Vale o que vale e mais não julgo necessário acrescentar.  
Mas apostar na candidatura de um produto "postiço" e ainda por cima contar com a concorrência de dois putativos irmãos na mesma categoria é, não vou exagerar, arriscado. 
Para este fim específico, o termo Bairrada tem mais notoriedade que o termo Mealhada.
A Mealhada não sai mínimamente beliscada se candidatar o leitão em saudável conlúio com as outras entidades bairradinas que o queiram fazer: se o leitão da Bairrada perder é uma imensa injustiça, mas se ganhar será a Mealhada, sem dúvida, a maior beneficiada. 
Reduzir um tema desta grandeza a uma luta política como já li chamarem-lhe ou a uma comparação de egos ou de actividades confrádicas é francamente pouco.
E pobre.
E que alguém se decida de uma vez por todas a criar uma confraria que ostente o nome Quatro Maravilhas da Mesa da Mealhada no capote.
Mas uma confraria a sério: daquelas que se mexem.    
 

sexta-feira, 4 de março de 2011

do Fialho

(Vila de Frades, 7 de Maio de 1857 — Cuba, 4 de Março de 1911)

“Uma composição culinária, característica, inconfundível. Transmite-se por tradição: os estrangeiros não sabem confeccioná-lo, mesmo naturalizados: tendo chegado até nós por processos lentos, e contraprovas de biliões de experimentadores, sucessivamente interessados em o fixar de forma irrepreensível, resulta ser ele sempre uma coisa eminentemente sápida e sadia. Isto o distingue dos pratos “compostos”, quero dizer daquelas mixórdias de comestíveis e temperos, doseados a poder de balança, exclusivamente científicas, nada intuitivas e meramente inventadas.
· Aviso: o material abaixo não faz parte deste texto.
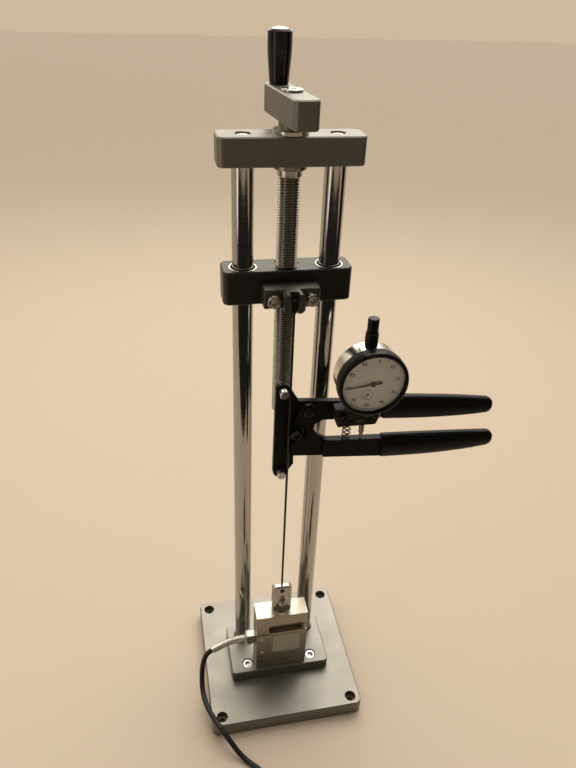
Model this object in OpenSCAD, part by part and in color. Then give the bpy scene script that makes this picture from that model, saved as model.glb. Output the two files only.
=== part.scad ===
// Spoke tension meter on its calibration stand, millimetres.
// Origin: middle of the base plate's underside. +X right, +Y back, +Z up.
// A lead screw draws a crosshead up two columns and pulls a spoke against a load cell.
// A hand meter is clipped to the spoke: two fixed pins on one side, a roller on a
// sprung lever on the other, and a dial that reads how far the lever has swung.

/* [Base] */
// Width of the base plate
base_w = 150; // [140:1:180]
// Depth of the base plate
base_d = 148; // [140:1:180]
// Thickness of the base plate
base_t = 16; // [14:0.5:20]
// Corner radius of the base plate
base_corner_r = 6; // [3:0.5:9]
// Distance of the bench bolt holes from the base's left and right edges
bench_hole_side = 10; // [8:0.5:12]
// Distance of the bench bolt holes from the base's front and back edges
bench_hole_front = 9; // [8:0.5:12]
// Diameter of the bench bolt holes
bench_hole_d = 6.6; // [5.5:0.1:7]
// Diameter of the bench bolt counterbores
bench_head_d = 11; // [10:0.5:12]
// Depth of the bench bolt counterbores
bench_head_depth = 7; // [5:0.5:9]
// Bevel along the top edges of the plates
plate_bevel = 0.8; // [0.3:0.1:1.5]

/* [Riser] */
// Width of the riser plate
riser_w = 100; // [94:1:110]
// Depth of the riser plate
riser_d = 58; // [54:1:70]
// Thickness of the riser plate
riser_t = 12; // [10:0.5:16]
// Corner radius of the riser plate
riser_corner_r = 4; // [2:0.5:6]
// How far the front screws of the riser stand from its front edge
riser_screw_inset = 10.6; // [9:0.2:11]

/* [Columns] */
// Diameter of the guide columns
column_d = 16; // [14:0.5:18]
// Distance between the two columns
column_pitch = 66; // [62:1:70]
// How far the columns stand behind the middle of the base
column_y = 17.8; // [17:0.2:19]
// Height of the columns between riser and top plate
column_h = 497.5; // [480:0.5:540]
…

O prato nacional é como o romanceiro nacional, um produto do génio colectivo: ninguém o inventou e inventaram-no todos: vem-se ao mundo ido por ele, e quando se deixa a pátria, antes de pai e mãe, é a primeira coisa que se lembra.
Em Portugal não há província, distrito, terra, que não registe entre os monumentos locais, a especialidade de um petisco raro, sábio, fino, verdadeira sinfonia de sabores sempre sublime."